Every once in a while, I encounter a surreal moment where I think to myself, "Wow, my life is really weird!" Today was one of those moments. I had prepared a lunch of spicy fried noodles with egg and peanuts for Abi's lunch. (As I write, I'm realizing that this lunch, in itself, would probably be classified by most of our readers as unusual, especially for a 3 year old, but this is normal for us.) Anyone who knows anything about Asian food, knows that noodles simply must be eaten with chopsticks. Of course, the Akha use chopsticks for every meal, but even the Thais, who use forks and spoons most of the time (bet you didn't know this!), ALWAYS use chopsticks when eating noodles. It's just the way it should be! Well, to get back to the story, Abi has been showing a lot of interest in chopsticks lately. At mealtime she always steals one of our chopsticks to play with and ends up trying, unsuccessfully, to stab at her food. So today, as I served up her noodles, I remembered a blog post I read recently about children's chopsticks. So, I threw together a pair of "training chopsticks" and she went to town. I swear she ate more at that meal than she has EVER eaten (at least when feeding herself!)

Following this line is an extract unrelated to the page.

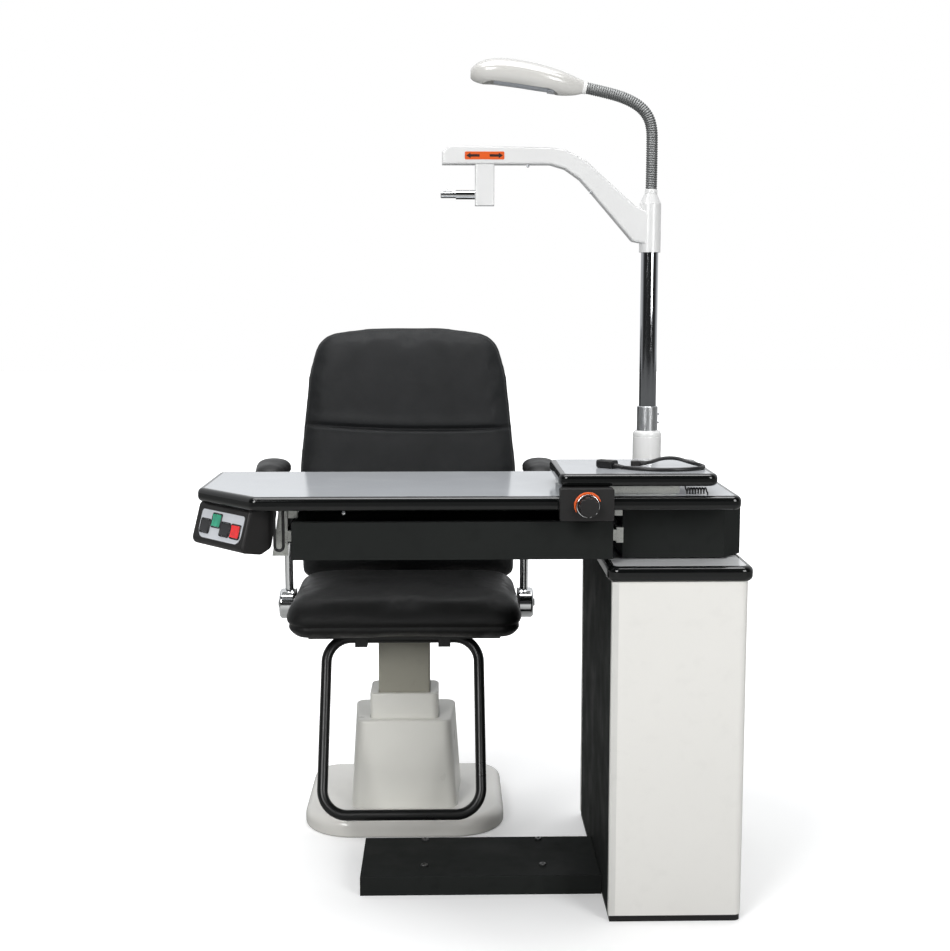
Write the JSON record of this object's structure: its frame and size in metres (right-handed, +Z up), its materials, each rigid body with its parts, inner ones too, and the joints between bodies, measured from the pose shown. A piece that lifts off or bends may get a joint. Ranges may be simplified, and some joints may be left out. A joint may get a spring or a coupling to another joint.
{
  "type": "ophthalmic refraction unit",
  "caption": "Optician's refraction unit: pedestal cabinet with a swinging instrument table, drawer, phoropter arm, reading lamp and an electric patient chair on a telescopic column.",
  "frame": {"origin": "on the floor, at the centre of the pedestal cabinet's underside", "axes": "+Z up, +X to the operator's right (the cabinet side), +Y away from the operator, towards the chair"},
  "size_m": [1.0202, 0.8663, 1.6201],
  "materials": {
    "white_paint": "smooth warm white powder coat",
    "black_paint": "satin black powder coat",
    "trim_aluminium": "satin anodised strip",
    "laminate": "pale grey high pressure laminate, semi gloss",
    "black_edge": "glossy black moulded edge",
    "zinc_steel": "zinc plated steel",
    "bearing_steel": "ground steel",
    "black_plastic": "fine grained black plastic",
    "grey_plastic": "light grey plastic",
    "panel_silver": "silver printed control panel",
    "rocker_black": "black rocker",
    "rocker_green": "translucent green rocker",
    "rocker_red": "translucent red rocker",
    "chrome": "polished chrome",
    "arm_white": "bright white gloss paint",
    "white_plastic": "glossy cream white moulding",
    "shroud_plastic": "semi gloss cream grey moulding",
    "column_grey": "grey enamel",
    "gooseneck_grey": "ribbed grey flexible tube",
    "reflector": "bright reflector",
    "lamp_glass": "frosted white tube",
    "leather_black": "soft black upholstery leather",
    "pad_black": "moulded black armrest skin",
    "frame_black": "gloss black tube enamel",
    "cord_black": "black flexible cord jacket",
    "transformer": "grey enclosure"
  },
  "bodies": {
    "root": {"cabinet_plinth": "black_plastic", "cabinet_cover": "white_paint", "cabinet_side_panel": "black_paint", "cabinet_trims": "trim_aluminium", "cabinet_top": "laminate", "cabinet_top_edge": "black_edge", "base_plate": "black_paint", "base_plate_screws": "zinc_steel", "power_supply": "transformer", "mains_inlet": "black_plastic", "swing_bearing": "bearing_steel", "pole_collar": "white_plastic", "chair_base_cover": "white_plastic", "chair_shroud": "shroud_plastic", "lift_actuator": "transformer"},
    "table": {"upper_box": "black_paint", "table_top": "laminate", "table_edge": "black_edge", "control_pod": "black_plastic", "control_panel": "panel_silver", "pod_cable": "cord_black", "drawer_rails": "zinc_steel", "tray_rails": "zinc_steel", "curly_lead": "cord_black"},
    "rocker_1": {"rocker_1": "rocker_black"},
    "rocker_2": {"rocker_2": "rocker_green"},
    "rocker_3": {"rocker_3": "rocker_black"},
    "rocker_4": {"rocker_4": "rocker_red"},
    "drawer": {"drawer_box": "black_paint", "drawer_slides": "zinc_steel"},
    "drawer_mid": {"drawer_mid_slides": "zinc_steel"},
    "tray": {"tray_top": "laminate", "tray_edge": "black_edge", "tray_runner": "zinc_steel", "lock_box": "black_plastic", "cord_grommet": "black_plastic", "tray_cord": "cord_black", "cord_connector": "cord_black"},
    "knob": {"lock_knob": "black_plastic"},
    "pole": {"pole_tube": "chrome", "pole_clamp": "chrome"},
    "arm": {"arm_shell": "arm_white", "gooseneck": "gooseneck_grey"},
    "hanger": {"bracket_body": "arm_white", "mount_pin": "chrome"},
    "latch": {"latch_pin": "chrome"},
    "lamp": {"lamp_shell": "white_plastic", "lamp_reflector": "reflector", "lamp_tube": "lamp_glass"},
    "sleeve": {"chair_sleeve": "shroud_plastic"},
    "seat": {"chair_column": "column_grey", "seat_frame": "frame_black", "seat_cushion": "leather_black", "back_cushion": "leather_black", "footrest_clamps": "frame_black"},
    "armrest_left": {"armrest_frame_left": "chrome", "armrest_pad_left": "pad_black"},
    "armrest_right": {"armrest_frame_right": "chrome", "armrest_pad_right": "pad_black"},
    "footrest": {"footrest_loop": "frame_black"}
  },
  "joints": [
    {"name": "table_swing", "type": "hinge", "parent": "root", "child": "table", "pos_m": [0.015, -0.05, 0.668], "axis": [0, 0, 1], "range_deg": [0, 90]},
    {"name": "drawer_slide", "type": "slide", "parent": "table", "child": "drawer", "axis": [0, -1, 0], "range_m": [0, 0.3]},
    {"name": "drawer_mid_slide", "type": "slide", "parent": "table", "child": "drawer_mid", "axis": [0, -1, 0], "range_m": [0, 0.15]},
    {"name": "tray_slide", "type": "slide", "parent": "table", "child": "tray", "axis": [-1, 0, 0], "range_m": [0, 0.12]},
    {"name": "lock_knob_turn", "type": "hinge", "parent": "tray", "child": "knob", "pos_m": [-0.172, -0.309, 0.78], "axis": [0, -1, 0], "range_deg": [-90, 90]},
    {"name": "pole_lift", "type": "slide", "parent": "root", "child": "pole", "axis": [0, 0, 1], "range_m": [0, 0.15]},
    {"name": "arm_swing", "type": "hinge", "parent": "pole", "child": "arm", "pos_m": [0, 0.18, 1.3], "axis": [0, 0, 1], "range_deg": [-90, 90]},
    {"name": "hanger_slide", "type": "slide", "parent": "arm", "child": "hanger", "axis": [1, 0, 0], "range_m": [-0.05, 0.07]},
    {"name": "latch_press", "type": "slide", "parent": "hanger", "child": "latch", "axis": [0, 0, -1], "range_m": [0, 0.003], "stiffness_N_per_m": 300},
    {"name": "lamp_bend", "type": "hinge", "parent": "arm", "child": "lamp", "pos_m": [0.001, 0.18, 1.47], "axis": [0, 1, 0], "range_deg": [-12, 15], "deforming": ["gooseneck"]},
    {"name": "chair_lift", "type": "slide", "parent": "root", "child": "seat", "axis": [0, 0, 1], "range_m": [0, 0.2]},
    {"name": "sleeve_lift", "type": "slide", "parent": "root", "child": "sleeve", "axis": [0, 0, 1], "range_m": [0, 0.1]},
    {"name": "armrest_left_flip", "type": "hinge", "parent": "seat", "child": "armrest_left", "pos_m": [-0.752, 0.32, 0.472], "axis": [-1, 0, 0], "range_deg": [0, 80]},
    {"name": "armrest_right_flip", "type": "hinge", "parent": "seat", "child": "armrest_right", "pos_m": [-0.262, 0.32, 0.472], "axis": [-1, 0, 0], "range_deg": [0, 80]},
    {"name": "footrest_flip", "type": "hinge", "parent": "seat", "child": "footrest", "pos_m": [-0.512, 0.19, 0.4244], "axis": [-1, 0, 0], "range_deg": [0, 60]},
    {"name": "rocker_1_press", "type": "hinge", "parent": "table", "child": "rocker_1", "pos_m": [-0.86035, -0.17185, 0.72604], "axis": [0.6605, -0.7508, 0], "range_deg": [-6, 6], "stiffness_Nm_per_rad": 0.02},
    {"name": "rocker_2_press", "type": "hinge", "parent": "table", "child": "rocker_2", "pos_m": [-0.83514, -0.19496, 0.73851], "axis": [0.6605, -0.7508, 0], "range_deg": [-6, 6]},
    {"name": "rocker_3_press", "type": "hinge", "parent": "table", "child": "rocker_3", "pos_m": [-0.81675, -0.22141, 0.72604], "axis": [0.6605, -0.7508, 0], "range_deg": [-6, 6], "stiffness_Nm_per_rad": 0.02},
    {"name": "rocker_4_press", "type": "hinge", "parent": "table", "child": "rocker_4", "pos_m": [-0.7943, -0.24694, 0.72604], "axis": [0.6605, -0.7508, 0], "range_deg": [-6, 6]}
  ],
  "couplings": [
    {"joint": "sleeve_lift", "follows": "chair_lift", "ratio": 0.5},
    {"joint": "drawer_mid_slide", "follows": "drawer_slide", "ratio": 0.5}
  ]
}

As I was sitting there watching her eat with as much parental pride as is legally allowed, I realized that the heightened degree of sentimentality with which I was viewing this milestone was not really normal (at least not for the majority of Americans). Most of our American friends will not have pictures of their children using chopsticks for the first time at the age of three. Nor will they forever cherish the first set of "baby-chopsticks" given to their children by their Akha Grandpa.
So, I guess I just thought I'd share one of the little differences about raising a child overseas. What are the milestones and memories that you have cherished from your child's life?